* **SET TASK**
Reproduce the first line and every line after it, exactly, through the one containing "ends[nearest], lengths[nearest] = line, distance". Leave out the rest.
*** DATASET CONTENT
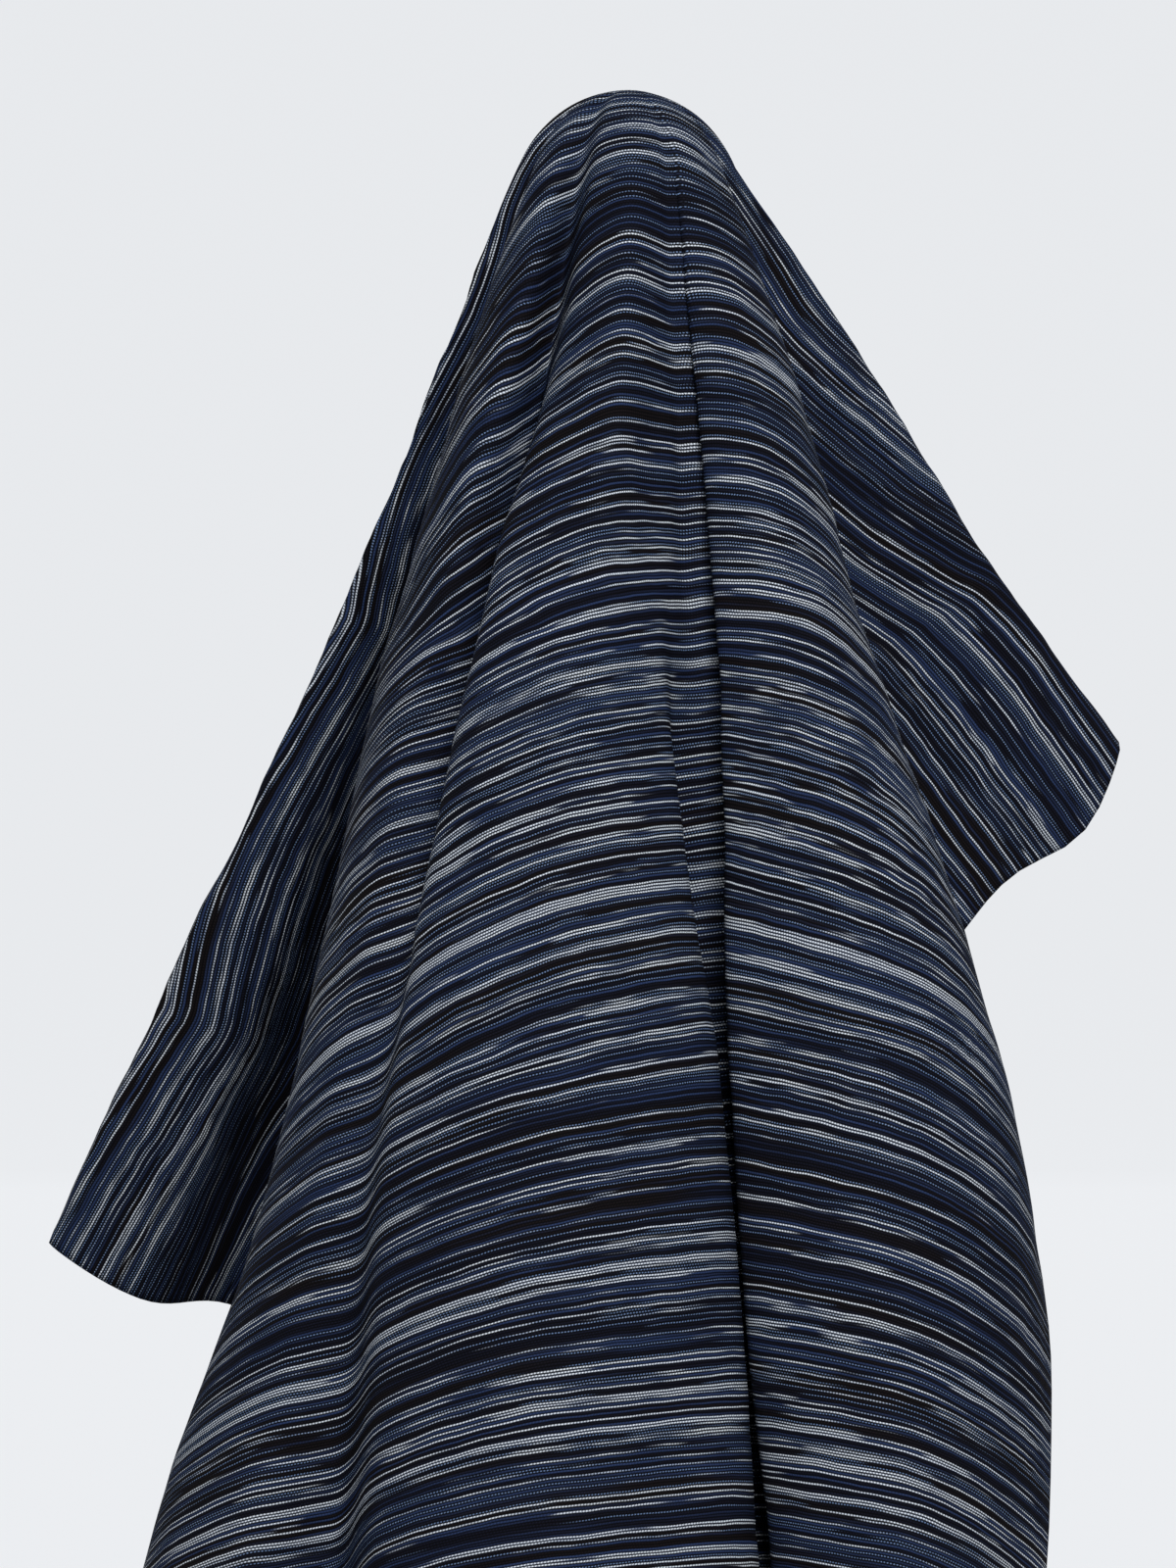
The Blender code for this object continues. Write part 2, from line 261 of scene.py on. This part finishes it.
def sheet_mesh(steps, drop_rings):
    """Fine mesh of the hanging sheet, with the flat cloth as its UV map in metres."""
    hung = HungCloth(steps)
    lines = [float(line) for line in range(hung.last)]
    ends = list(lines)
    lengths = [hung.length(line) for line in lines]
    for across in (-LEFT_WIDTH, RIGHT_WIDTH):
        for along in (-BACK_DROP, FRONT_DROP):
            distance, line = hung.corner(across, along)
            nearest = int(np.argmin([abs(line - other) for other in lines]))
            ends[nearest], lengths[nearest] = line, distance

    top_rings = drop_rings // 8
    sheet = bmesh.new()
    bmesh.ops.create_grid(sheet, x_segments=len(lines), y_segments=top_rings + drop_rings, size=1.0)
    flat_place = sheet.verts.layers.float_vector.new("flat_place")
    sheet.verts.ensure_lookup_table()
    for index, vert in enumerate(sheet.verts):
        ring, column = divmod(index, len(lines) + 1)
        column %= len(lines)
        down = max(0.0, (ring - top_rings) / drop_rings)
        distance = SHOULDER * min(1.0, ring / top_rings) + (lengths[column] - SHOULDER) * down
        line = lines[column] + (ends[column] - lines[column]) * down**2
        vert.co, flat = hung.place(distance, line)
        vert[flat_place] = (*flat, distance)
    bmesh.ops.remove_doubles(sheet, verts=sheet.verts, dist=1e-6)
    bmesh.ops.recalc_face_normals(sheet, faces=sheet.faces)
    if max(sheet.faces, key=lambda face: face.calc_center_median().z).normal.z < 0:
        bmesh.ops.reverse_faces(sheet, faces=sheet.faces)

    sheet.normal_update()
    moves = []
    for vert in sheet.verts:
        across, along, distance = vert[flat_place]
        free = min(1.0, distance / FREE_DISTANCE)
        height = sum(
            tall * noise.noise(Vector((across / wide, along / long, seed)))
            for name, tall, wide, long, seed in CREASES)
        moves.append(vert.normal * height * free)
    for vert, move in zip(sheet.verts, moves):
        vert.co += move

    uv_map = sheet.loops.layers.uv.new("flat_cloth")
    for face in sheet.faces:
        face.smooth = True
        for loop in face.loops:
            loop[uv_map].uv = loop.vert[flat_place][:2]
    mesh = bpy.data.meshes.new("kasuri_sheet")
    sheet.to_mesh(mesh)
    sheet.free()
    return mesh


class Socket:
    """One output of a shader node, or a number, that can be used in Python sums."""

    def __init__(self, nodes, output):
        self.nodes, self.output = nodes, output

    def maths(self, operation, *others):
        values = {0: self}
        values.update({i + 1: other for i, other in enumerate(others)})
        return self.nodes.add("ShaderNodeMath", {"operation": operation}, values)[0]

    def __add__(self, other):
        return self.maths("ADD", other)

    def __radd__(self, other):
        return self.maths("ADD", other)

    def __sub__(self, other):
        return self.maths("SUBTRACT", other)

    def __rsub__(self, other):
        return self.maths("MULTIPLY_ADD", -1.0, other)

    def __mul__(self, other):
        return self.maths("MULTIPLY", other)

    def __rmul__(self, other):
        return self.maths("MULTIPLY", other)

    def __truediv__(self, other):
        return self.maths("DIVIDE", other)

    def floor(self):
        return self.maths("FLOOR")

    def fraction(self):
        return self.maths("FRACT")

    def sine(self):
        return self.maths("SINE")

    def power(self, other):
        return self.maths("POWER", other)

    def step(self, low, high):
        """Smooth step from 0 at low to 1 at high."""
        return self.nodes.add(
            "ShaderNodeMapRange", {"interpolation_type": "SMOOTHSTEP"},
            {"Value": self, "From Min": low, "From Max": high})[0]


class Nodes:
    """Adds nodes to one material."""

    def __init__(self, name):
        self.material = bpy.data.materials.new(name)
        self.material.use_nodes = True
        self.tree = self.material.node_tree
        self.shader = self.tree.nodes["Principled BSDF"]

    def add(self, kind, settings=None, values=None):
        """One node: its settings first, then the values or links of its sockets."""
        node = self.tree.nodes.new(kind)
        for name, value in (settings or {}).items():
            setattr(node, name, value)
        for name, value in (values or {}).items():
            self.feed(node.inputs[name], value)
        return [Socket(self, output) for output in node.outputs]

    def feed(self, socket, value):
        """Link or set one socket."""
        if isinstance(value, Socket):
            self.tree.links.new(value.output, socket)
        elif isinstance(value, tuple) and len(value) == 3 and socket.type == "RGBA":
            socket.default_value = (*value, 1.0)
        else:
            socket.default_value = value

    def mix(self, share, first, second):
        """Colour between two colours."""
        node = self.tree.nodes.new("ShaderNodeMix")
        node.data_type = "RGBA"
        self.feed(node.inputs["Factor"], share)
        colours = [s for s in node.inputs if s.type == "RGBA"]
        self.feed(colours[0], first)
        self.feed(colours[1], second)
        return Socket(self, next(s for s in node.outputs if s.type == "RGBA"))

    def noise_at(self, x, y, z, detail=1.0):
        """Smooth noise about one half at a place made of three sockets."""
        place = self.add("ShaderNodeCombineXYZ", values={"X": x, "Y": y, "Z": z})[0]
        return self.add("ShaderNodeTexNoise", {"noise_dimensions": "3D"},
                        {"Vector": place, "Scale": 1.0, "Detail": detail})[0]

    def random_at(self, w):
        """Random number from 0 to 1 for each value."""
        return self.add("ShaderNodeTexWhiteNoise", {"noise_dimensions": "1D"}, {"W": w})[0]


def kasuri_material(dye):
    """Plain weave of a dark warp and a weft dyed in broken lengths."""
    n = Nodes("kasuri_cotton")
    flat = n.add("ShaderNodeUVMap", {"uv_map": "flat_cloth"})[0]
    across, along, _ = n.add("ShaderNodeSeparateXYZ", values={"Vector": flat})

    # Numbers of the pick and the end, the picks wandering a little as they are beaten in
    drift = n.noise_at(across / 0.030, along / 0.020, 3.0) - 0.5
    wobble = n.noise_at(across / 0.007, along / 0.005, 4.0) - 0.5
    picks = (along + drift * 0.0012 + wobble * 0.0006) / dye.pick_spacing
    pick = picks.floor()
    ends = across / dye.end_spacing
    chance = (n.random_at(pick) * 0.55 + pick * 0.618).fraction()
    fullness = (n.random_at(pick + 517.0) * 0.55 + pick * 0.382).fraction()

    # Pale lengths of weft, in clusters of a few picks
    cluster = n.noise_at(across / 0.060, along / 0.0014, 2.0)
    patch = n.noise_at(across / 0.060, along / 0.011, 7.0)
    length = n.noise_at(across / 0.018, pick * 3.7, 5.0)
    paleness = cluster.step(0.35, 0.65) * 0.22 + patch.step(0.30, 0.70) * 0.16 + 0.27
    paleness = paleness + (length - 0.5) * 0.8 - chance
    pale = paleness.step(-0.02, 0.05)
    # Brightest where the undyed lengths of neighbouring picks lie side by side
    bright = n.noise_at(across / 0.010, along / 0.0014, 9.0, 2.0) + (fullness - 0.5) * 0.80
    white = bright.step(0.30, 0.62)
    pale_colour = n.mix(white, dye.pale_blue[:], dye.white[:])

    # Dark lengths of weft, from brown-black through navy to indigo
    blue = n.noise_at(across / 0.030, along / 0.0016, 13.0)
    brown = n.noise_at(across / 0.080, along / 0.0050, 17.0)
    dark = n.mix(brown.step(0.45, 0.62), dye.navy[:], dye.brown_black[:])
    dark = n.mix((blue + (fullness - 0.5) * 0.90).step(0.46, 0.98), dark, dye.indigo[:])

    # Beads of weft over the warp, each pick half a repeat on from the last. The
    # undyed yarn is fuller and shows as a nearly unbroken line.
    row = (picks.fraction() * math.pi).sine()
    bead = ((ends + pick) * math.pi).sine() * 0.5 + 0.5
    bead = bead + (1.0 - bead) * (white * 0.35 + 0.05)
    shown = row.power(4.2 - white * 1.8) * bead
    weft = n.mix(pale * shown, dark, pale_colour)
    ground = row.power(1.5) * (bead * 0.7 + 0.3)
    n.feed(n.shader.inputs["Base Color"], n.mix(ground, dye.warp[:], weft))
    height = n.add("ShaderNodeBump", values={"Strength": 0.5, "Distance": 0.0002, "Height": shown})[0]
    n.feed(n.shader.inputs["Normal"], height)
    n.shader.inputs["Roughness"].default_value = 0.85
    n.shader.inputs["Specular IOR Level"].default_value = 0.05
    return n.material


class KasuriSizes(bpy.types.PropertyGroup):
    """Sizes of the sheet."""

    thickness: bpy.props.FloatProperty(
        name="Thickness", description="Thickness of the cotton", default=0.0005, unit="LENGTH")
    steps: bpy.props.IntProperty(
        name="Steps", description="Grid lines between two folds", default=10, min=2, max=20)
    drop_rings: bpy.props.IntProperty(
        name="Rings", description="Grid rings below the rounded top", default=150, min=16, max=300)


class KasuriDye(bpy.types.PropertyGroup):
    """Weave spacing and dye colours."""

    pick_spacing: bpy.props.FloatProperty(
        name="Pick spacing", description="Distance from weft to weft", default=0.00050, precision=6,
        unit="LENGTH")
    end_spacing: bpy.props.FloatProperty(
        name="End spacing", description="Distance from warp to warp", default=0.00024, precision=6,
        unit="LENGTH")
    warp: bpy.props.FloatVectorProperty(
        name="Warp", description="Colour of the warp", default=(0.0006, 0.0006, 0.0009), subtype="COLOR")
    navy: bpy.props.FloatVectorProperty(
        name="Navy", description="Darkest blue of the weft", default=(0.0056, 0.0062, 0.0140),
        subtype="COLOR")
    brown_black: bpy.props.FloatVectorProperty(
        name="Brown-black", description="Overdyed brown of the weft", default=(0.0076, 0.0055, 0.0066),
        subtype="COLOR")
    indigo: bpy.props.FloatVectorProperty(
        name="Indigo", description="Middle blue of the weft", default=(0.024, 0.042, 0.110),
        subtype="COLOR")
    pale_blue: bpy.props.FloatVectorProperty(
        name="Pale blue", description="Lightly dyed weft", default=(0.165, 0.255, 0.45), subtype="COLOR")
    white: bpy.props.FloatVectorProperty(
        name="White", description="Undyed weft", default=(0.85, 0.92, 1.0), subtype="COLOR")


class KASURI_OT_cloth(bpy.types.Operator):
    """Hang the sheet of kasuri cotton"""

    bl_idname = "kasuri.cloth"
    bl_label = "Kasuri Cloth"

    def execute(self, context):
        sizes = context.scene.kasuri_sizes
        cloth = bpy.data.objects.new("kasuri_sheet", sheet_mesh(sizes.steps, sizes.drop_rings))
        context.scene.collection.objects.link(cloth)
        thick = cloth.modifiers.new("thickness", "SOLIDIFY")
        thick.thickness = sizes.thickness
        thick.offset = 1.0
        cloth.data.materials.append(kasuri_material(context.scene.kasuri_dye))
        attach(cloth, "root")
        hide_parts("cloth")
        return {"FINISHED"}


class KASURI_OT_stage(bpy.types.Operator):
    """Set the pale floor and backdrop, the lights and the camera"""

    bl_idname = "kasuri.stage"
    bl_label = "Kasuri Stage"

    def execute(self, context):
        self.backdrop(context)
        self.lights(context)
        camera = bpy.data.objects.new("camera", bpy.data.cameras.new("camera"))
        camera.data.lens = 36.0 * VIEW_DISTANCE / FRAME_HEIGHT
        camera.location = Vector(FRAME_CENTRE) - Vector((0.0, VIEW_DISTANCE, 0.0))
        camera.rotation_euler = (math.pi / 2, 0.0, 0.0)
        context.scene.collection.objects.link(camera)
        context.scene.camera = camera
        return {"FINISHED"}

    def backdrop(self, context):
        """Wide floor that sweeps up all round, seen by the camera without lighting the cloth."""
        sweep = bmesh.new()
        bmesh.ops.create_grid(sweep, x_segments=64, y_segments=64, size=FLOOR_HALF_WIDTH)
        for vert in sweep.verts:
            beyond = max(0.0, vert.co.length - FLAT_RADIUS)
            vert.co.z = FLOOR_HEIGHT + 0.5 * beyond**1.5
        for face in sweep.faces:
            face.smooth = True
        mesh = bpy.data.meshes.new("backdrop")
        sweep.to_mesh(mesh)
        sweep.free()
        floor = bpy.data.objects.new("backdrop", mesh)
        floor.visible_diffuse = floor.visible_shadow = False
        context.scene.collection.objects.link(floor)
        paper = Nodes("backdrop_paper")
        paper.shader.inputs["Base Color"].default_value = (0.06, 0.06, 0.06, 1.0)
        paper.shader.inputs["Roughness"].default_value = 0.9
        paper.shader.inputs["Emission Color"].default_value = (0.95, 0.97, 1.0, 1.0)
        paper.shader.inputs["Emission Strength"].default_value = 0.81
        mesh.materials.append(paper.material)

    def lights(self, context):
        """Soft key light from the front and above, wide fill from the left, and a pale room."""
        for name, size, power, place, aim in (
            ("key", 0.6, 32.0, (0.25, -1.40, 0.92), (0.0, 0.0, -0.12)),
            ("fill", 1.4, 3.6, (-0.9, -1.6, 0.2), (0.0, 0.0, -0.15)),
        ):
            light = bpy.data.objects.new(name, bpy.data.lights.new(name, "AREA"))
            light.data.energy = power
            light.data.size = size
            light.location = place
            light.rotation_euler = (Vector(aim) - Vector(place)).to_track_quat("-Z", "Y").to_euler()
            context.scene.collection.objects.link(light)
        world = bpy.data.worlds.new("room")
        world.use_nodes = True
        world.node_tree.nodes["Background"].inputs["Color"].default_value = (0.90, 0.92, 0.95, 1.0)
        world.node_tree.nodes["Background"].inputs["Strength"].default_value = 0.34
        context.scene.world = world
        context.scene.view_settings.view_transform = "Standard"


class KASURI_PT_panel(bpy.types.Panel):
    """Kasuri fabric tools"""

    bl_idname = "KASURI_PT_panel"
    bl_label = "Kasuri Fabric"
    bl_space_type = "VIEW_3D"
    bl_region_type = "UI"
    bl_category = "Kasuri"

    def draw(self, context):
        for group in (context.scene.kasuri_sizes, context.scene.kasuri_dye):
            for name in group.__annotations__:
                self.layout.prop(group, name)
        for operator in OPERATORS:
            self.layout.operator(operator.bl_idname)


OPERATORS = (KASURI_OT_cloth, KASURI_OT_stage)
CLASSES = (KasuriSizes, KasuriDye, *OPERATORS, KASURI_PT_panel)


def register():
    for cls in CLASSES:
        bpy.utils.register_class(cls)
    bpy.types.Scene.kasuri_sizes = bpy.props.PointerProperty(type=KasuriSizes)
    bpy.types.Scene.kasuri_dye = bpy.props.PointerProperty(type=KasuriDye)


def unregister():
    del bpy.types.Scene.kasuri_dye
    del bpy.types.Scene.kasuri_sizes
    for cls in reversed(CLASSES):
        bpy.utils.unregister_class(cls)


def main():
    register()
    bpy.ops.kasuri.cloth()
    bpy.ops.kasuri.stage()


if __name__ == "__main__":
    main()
******
* **COMPLETE ANSWER**
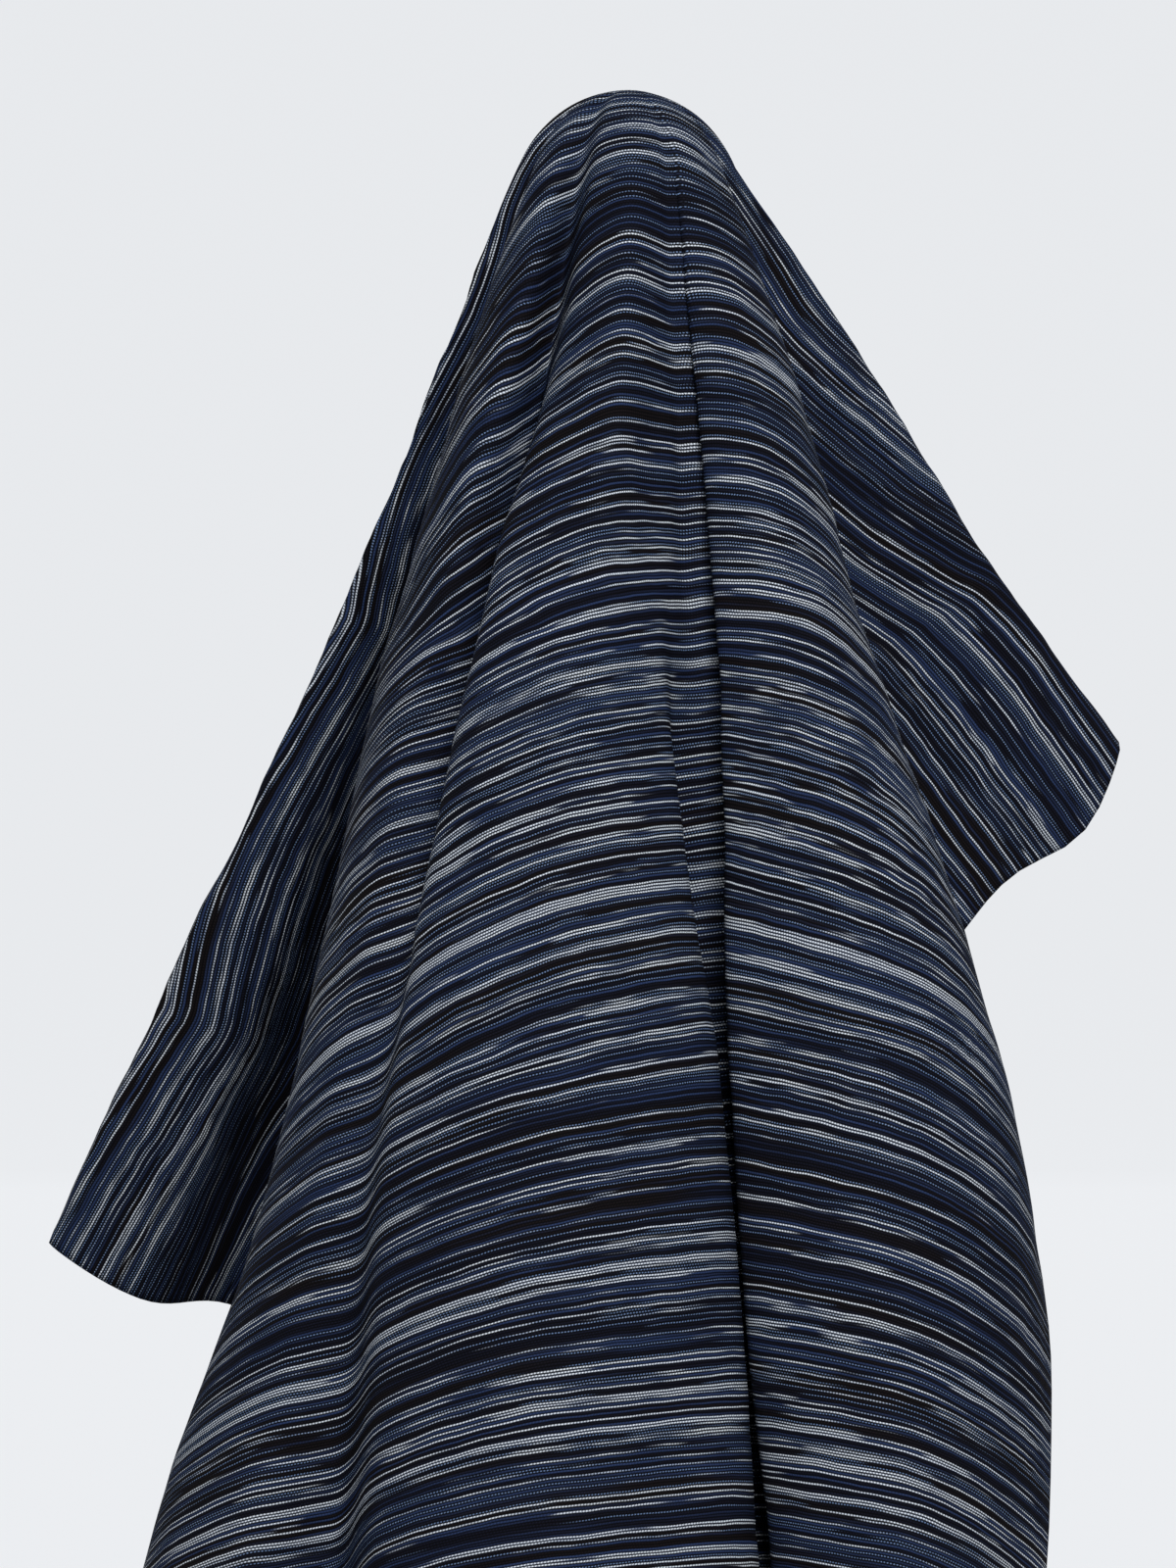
The Blender code for this object continues. Write part 2, from line 261 of scene.py on. This part finishes it.
def sheet_mesh(steps, drop_rings):
    """Fine mesh of the hanging sheet, with the flat cloth as its UV map in metres."""
    hung = HungCloth(steps)
    lines = [float(line) for line in range(hung.last)]
    ends = list(lines)
    lengths = [hung.length(line) for line in lines]
    for across in (-LEFT_WIDTH, RIGHT_WIDTH):
        for along in (-BACK_DROP, FRONT_DROP):
            distance, line = hung.corner(across, along)
            nearest = int(np.argmin([abs(line - other) for other in lines]))
            ends[nearest], lengths[nearest] = line, distance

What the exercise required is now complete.